A research team led by an University of Washington oceanographer has published the largest known set of songs from bowhead whales, the jazz singers of the cetacean tribe.
An analysis of 184 different songs, recorded between 2010 and 2014, finds that bowhead whales swimming in the Arctic Ocean east of Greenland have a surprisingly diverse repertoire of vocalizations.
“If humpback whale song is like classical music, bowheads are jazz,” study lead author Kate Stafford of UW’s Applied Physics Laboratory said in a news release. “The sound is more free form. And when we looked through four winters of acoustic data, not only were there never any song types repeated between years, but each season had a new set of songs.”

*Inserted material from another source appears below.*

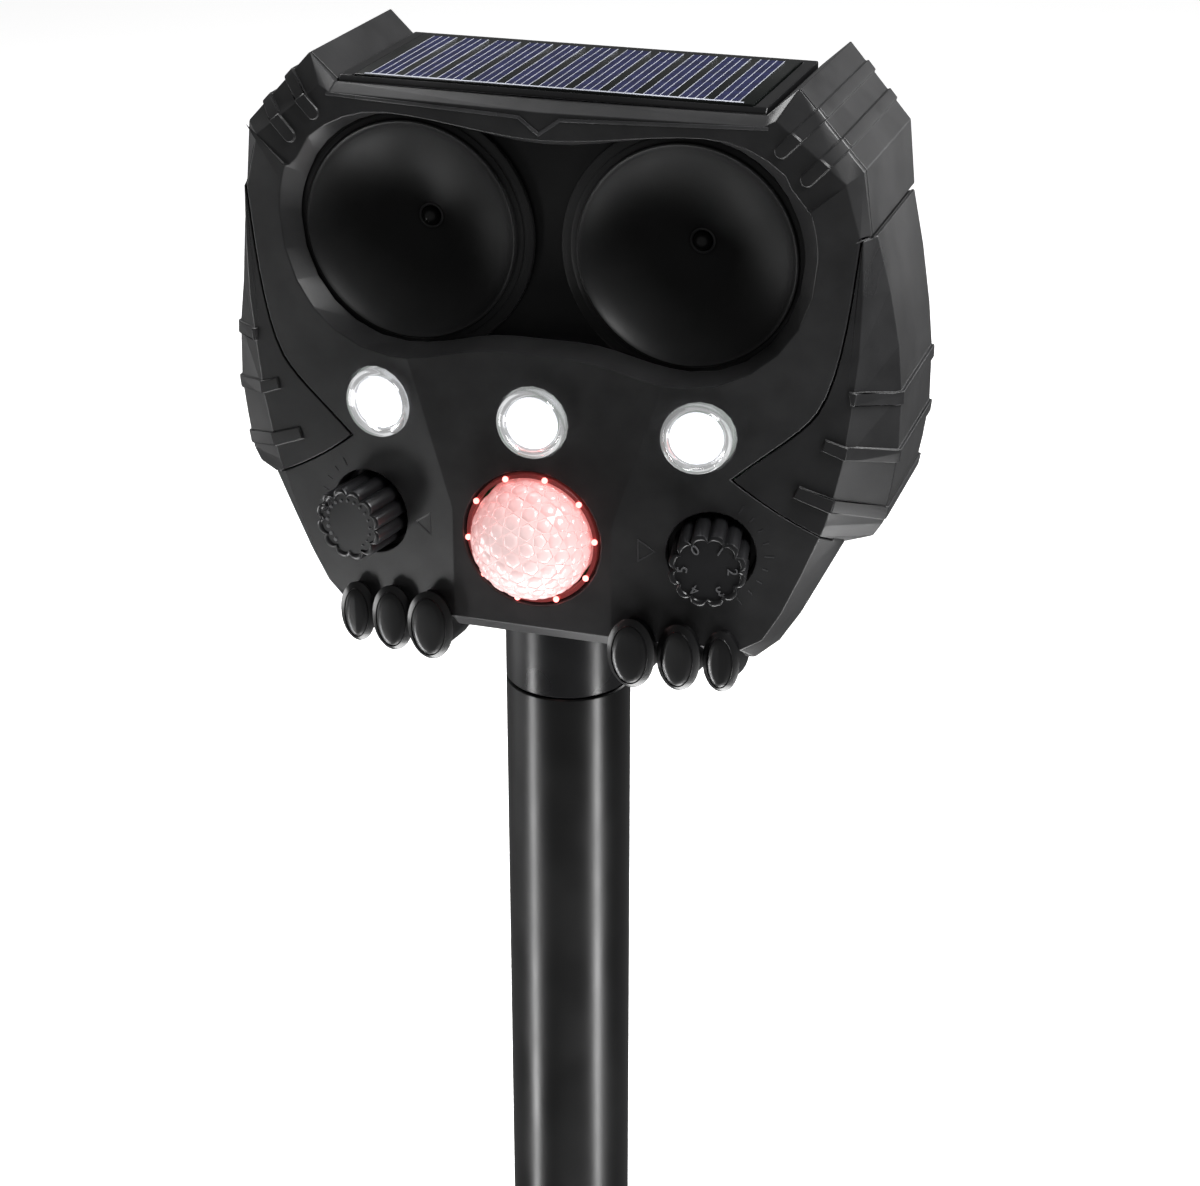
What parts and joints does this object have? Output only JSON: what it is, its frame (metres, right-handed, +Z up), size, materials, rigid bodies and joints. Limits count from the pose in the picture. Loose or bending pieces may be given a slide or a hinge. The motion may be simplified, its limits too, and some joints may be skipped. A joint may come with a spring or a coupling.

Stafford and her colleagues published their findings in today’s issue of Biology Letters. The research follows up on other underwater recording campaigns that Stafford has conducted throughout the world’s oceans, including a six-month listening session that picked up songs from bowhead whales in 2008-2009.
For the follow-up campaign, researchers placed underwater microphones in Fram Strait, an icy region of the Arctic Ocean between Greenland and Norway’s Svalbard Islands. The area is accessible to ships only in late summer, but the researchers stored up songs from three yearlong cycles.
The whales sang regularly in the region from late fall to early spring, and there was slightly more singing as the years wore on.
The diversity and frequency of vocalizations suggest that the population is healthy. That’s a relief, because bowhead whales had been hunted nearly to extinction, and the whales near Greenland are still considered endangered.
Like their better-known humpback cousins, bowhead whales are thought to use vocalizations to attract mates, and perhaps just to show off. The songs could well serve other purposes as well.
“For marine mammals, acoustics is how they do everything,” Stafford explained. “Humans are mostly visual animals, but marine mammals live in a three-dimensional habitat where sound and acoustic information is how they navigate, how they find food, how they communicate.”
When it comes to bowhead whales, little is known about the details: Do only males sing, or do females carry a tune as well? Do whales share songs? And what’s with the jazz-style improvisation?
“Why are they changing their songs so much?” Stafford said. “In terms of behavioral ecology, it’s this great mystery.”
It may be that song diversity serves as a sign of evolutionary fitness, bumping up the singer’s status for mating or dominance. To help untangle the mystery, researchers are placing radio tags on bowhead whales to get more precise information about all that jazz.
“Bowheads are superlative animals: They can live 200 years, they’ve got the thickest blubber of any whale, the longest baleen, they can break through ice,” Stafford said. “And you think: They’ve evolved to do all these amazing things. I don’t know why they do this remarkable singing, but there must be a reason.”
Stafford’s co-authors for the Biology Letters study, titled “Extreme Diversity in the Songs of Spitsbergen’s Bowhead Whales,” include Christian Lydersen, Kit Kovacs and Øystein Wiig. The research was funded by the Norwegian Polar Institute, the Svalbard Environmental Protection Fund, Svalbard Science Forum, the Fram Centre Incentive Fund and the Norwegian Research Council.